The thermal expert team made it possible for users to import two-dimensional maps of zero-crossing temperature offsets. “With the import of this map, the application will project the zero-crossing temperature offset into the reticle and we’ll make sure that every point in the reticle will move or will deform with a different thermal strain curve.”
This kind of capability allows the ASML engineers to import the material characteristics maps provided by the glass supplier. “We can also estimate what kind of impact such variations can have on our alignment techniques that will transfer into conformant performance. Not only this; we also allow our engineers to give tools to a supplier to explore their design space, and see if they can help us by providing a material that will meet our specifications.”

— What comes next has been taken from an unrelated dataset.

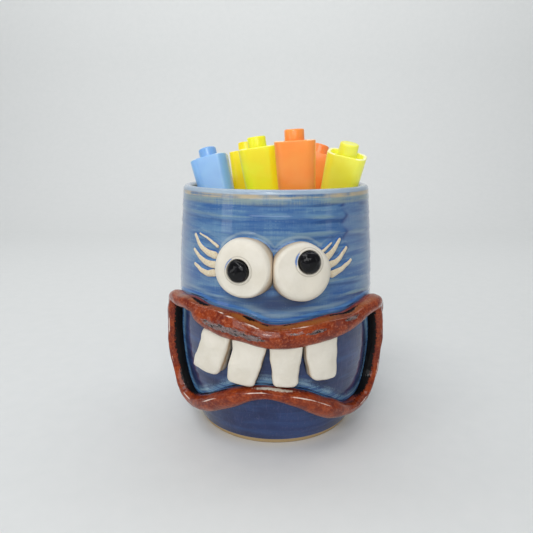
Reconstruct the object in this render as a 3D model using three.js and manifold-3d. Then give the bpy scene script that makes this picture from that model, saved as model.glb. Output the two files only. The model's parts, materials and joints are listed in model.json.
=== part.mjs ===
// A hand-thrown stoneware pencil cup with a monster face of applied clay, holding six highlighters.
// Millimetres. The origin is the centre of the foot, +Z is up and the face looks along -Y.
import * as THREE from "three";
import { mergeVertices } from "three/addons/utils/BufferGeometryUtils.js";
import Module from "manifold-3d";

const wasm = await Module();
wasm.setup();

// ---- Driving dimensions ----

const GAP = 0.3; // clearance kept between pieces that touch

const CUP = {
  height: 118.6,
  footRadius: 39,
  wall: 4.3,
  floor: 5.2,
  fillet: 8, // inside, where the floor turns up into the wall
  lipThickness: 3.4,
  segments: 48,
};
// Outside of the thrown wall: radius and height, from the foot to just under the lip.
const WALL = [
  [39, 0],
  [42.6, 10],
  [46, 26],
  [47.8, 46],
  [48, 64],
  [47.4, 84],
  [46, 104],
  [45, 116.9],
];

// Rolls of clay laid on the wall. Each key is [angle from the front, height, width, proud of the wall].
const UPPER_LIP = [
  [-73, 62, 6, 6.6],
  [-68.5, 65.8, 6.4, 7],
  [-58, 67, 6.5, 7.5],
  [-46, 67.3, 7.4, 8],
  [-34, 63.7, 11, 8.8],
  [-20, 61.8, 12, 9],
  [-6, 58.6, 10.2, 9],
  [7, 58.4, 10.6, 9],
  [21, 60.1, 10.6, 8.8],
  [35, 61.6, 8.9, 8.2],
  [50, 64.6, 7, 7.8],
  [62, 65, 7.4, 7.8],
  [70.5, 61.2, 6.6, 7.2],
];
const LOWER_LIP = [
  [-71.5, 58, 6.2, 7.2],
  [-74, 44, 6.4, 7.8],
  [-72.5, 30, 6.6, 7.6],
  [-66, 19.5, 6.6, 7.4],
  [-54, 16.4, 6.8, 7.6],
  [-40, 20, 8, 8],
  [-26, 26.2, 8.8, 8.4],
  [-12, 31.2, 6.2, 8],
  [0, 31.2, 5.8, 8],
  [14, 27.2, 8.6, 8.4],
  [28, 20.6, 9.4, 8.2],
  [42, 16, 6.2, 7.6],
  [56, 14.6, 5.6, 7.2],
  [68, 17, 6, 7.4],
  [76, 27, 6.4, 7.6],
  [77, 38, 6.6, 7.8],
  [73, 49, 6.4, 7.4],
  [70, 56, 6.2, 7],
];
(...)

The models also allow for exploring specific situations at the customer. “Customers may want to print more fields per wafer at the cost of making them smaller. For us, it means that the deformation mode of the whole reticle will differ from usual use cases. This means that the correction capability of our usual correction mechanisms will also have to change. We’re able to simulate the effect of these smaller field sizes. It lets us explore the weak points of our correction schemes and find new solutions. Most importantly, it lets us do it quickly to investigate which conditions or which solutions require further investigation.”
It was an investment in time to build an application in Comsol tooling, but Bajonero says that has been compensated by the improved results and by the shared simulation information. The thermal experts at ASML are now getting challenged more often. “As our team better understands the physics behind their problem, the level of the questions that come back to you get a bit higher,” says Bajonero. “This makes my job a little bit more difficult but a lot more exciting.”